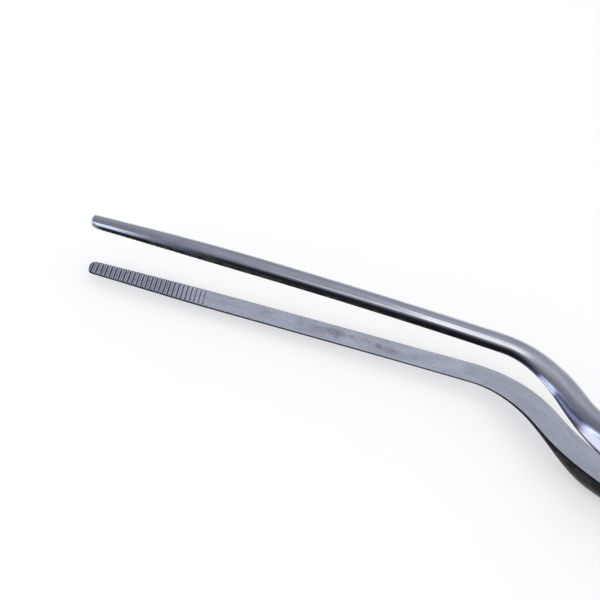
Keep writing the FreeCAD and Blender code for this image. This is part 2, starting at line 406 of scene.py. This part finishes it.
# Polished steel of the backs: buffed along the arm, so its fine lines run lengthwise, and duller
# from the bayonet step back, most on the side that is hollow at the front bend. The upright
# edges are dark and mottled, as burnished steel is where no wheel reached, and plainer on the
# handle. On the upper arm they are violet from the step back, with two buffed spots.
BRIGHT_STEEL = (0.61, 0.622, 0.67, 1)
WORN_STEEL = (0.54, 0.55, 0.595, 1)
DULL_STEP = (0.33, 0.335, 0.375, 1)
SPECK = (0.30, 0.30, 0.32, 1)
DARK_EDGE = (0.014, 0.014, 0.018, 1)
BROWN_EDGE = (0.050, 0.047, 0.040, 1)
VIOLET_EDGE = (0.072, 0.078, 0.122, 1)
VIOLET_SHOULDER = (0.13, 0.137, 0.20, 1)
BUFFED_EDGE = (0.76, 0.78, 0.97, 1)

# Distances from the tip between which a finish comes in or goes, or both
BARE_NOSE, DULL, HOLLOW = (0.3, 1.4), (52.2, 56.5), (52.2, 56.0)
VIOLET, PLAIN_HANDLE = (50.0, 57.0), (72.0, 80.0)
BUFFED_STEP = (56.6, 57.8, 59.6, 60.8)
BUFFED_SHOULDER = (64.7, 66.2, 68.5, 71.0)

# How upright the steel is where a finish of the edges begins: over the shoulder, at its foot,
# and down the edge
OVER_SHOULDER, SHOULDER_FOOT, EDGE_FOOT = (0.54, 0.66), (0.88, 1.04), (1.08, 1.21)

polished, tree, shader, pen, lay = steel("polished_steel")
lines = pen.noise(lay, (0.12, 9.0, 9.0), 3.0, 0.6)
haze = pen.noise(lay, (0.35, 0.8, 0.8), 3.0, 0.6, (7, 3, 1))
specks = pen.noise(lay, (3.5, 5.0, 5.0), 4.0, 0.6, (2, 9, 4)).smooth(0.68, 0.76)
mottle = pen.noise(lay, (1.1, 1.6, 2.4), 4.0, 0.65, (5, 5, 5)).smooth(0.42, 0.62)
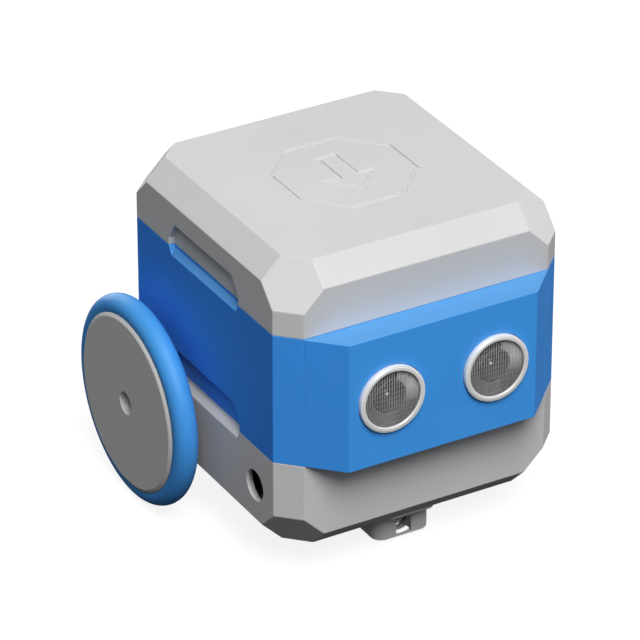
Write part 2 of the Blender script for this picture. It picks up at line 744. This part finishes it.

------------------------------------------------------------

## WHAT YOU ARE ASKED TO DO
Return the listing above in its exact form.

## RESPONSE TO THIS EXERCISE
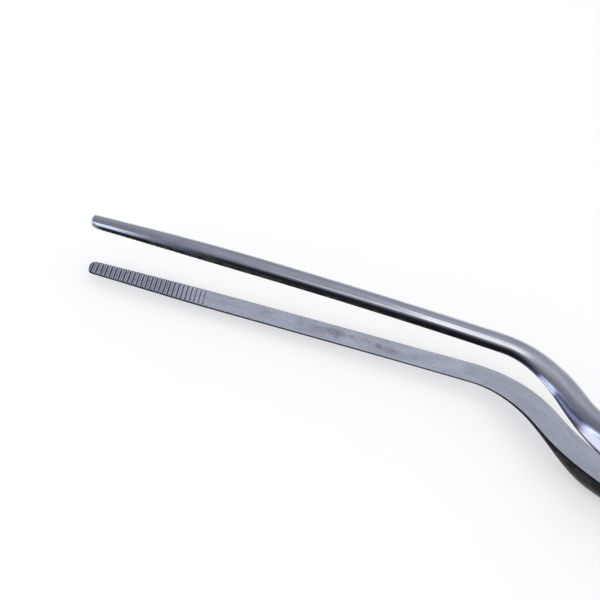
Keep writing the FreeCAD and Blender code for this image. This is part 2, starting at line 406 of scene.py. This part finishes it.
# Polished steel of the backs: buffed along the arm, so its fine lines run lengthwise, and duller
# from the bayonet step back, most on the side that is hollow at the front bend. The upright
# edges are dark and mottled, as burnished steel is where no wheel reached, and plainer on the
# handle. On the upper arm they are violet from the step back, with two buffed spots.
BRIGHT_STEEL = (0.61, 0.622, 0.67, 1)
WORN_STEEL = (0.54, 0.55, 0.595, 1)
DULL_STEP = (0.33, 0.335, 0.375, 1)
SPECK = (0.30, 0.30, 0.32, 1)
DARK_EDGE = (0.014, 0.014, 0.018, 1)
BROWN_EDGE = (0.050, 0.047, 0.040, 1)
VIOLET_EDGE = (0.072, 0.078, 0.122, 1)
VIOLET_SHOULDER = (0.13, 0.137, 0.20, 1)
BUFFED_EDGE = (0.76, 0.78, 0.97, 1)

# Distances from the tip between which a finish comes in or goes, or both
BARE_NOSE, DULL, HOLLOW = (0.3, 1.4), (52.2, 56.5), (52.2, 56.0)
VIOLET, PLAIN_HANDLE = (50.0, 57.0), (72.0, 80.0)
BUFFED_STEP = (56.6, 57.8, 59.6, 60.8)
BUFFED_SHOULDER = (64.7, 66.2, 68.5, 71.0)

# How upright the steel is where a finish of the edges begins: over the shoulder, at its foot,
# and down the edge
OVER_SHOULDER, SHOULDER_FOOT, EDGE_FOOT = (0.54, 0.66), (0.88, 1.04), (1.08, 1.21)

polished, tree, shader, pen, lay = steel("polished_steel")
lines = pen.noise(lay, (0.12, 9.0, 9.0), 3.0, 0.6)
haze = pen.noise(lay, (0.35, 0.8, 0.8), 3.0, 0.6, (7, 3, 1))
specks = pen.noise(lay, (3.5, 5.0, 5.0), 4.0, 0.6, (2, 9, 4)).smooth(0.68, 0.76)
mottle = pen.noise(lay, (1.1, 1.6, 2.4), 4.0, 0.65, (5, 5, 5)).smooth(0.42, 0.62)
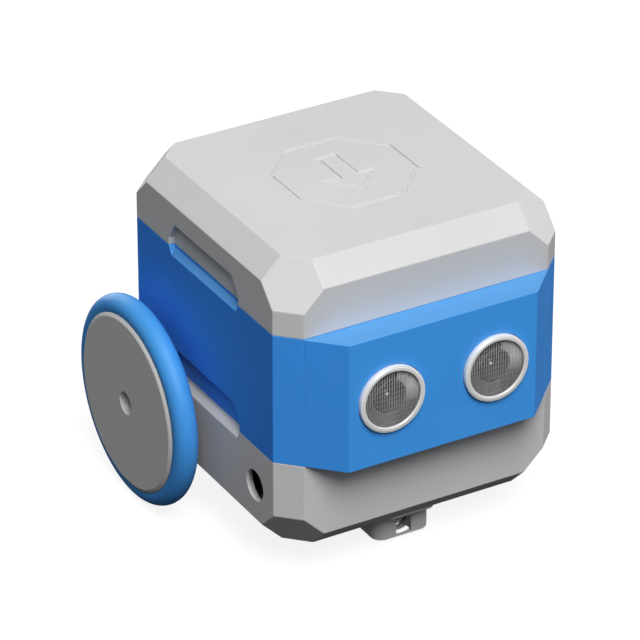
Write part 2 of the Blender script for this picture. It picks up at line 744. This part finishes it.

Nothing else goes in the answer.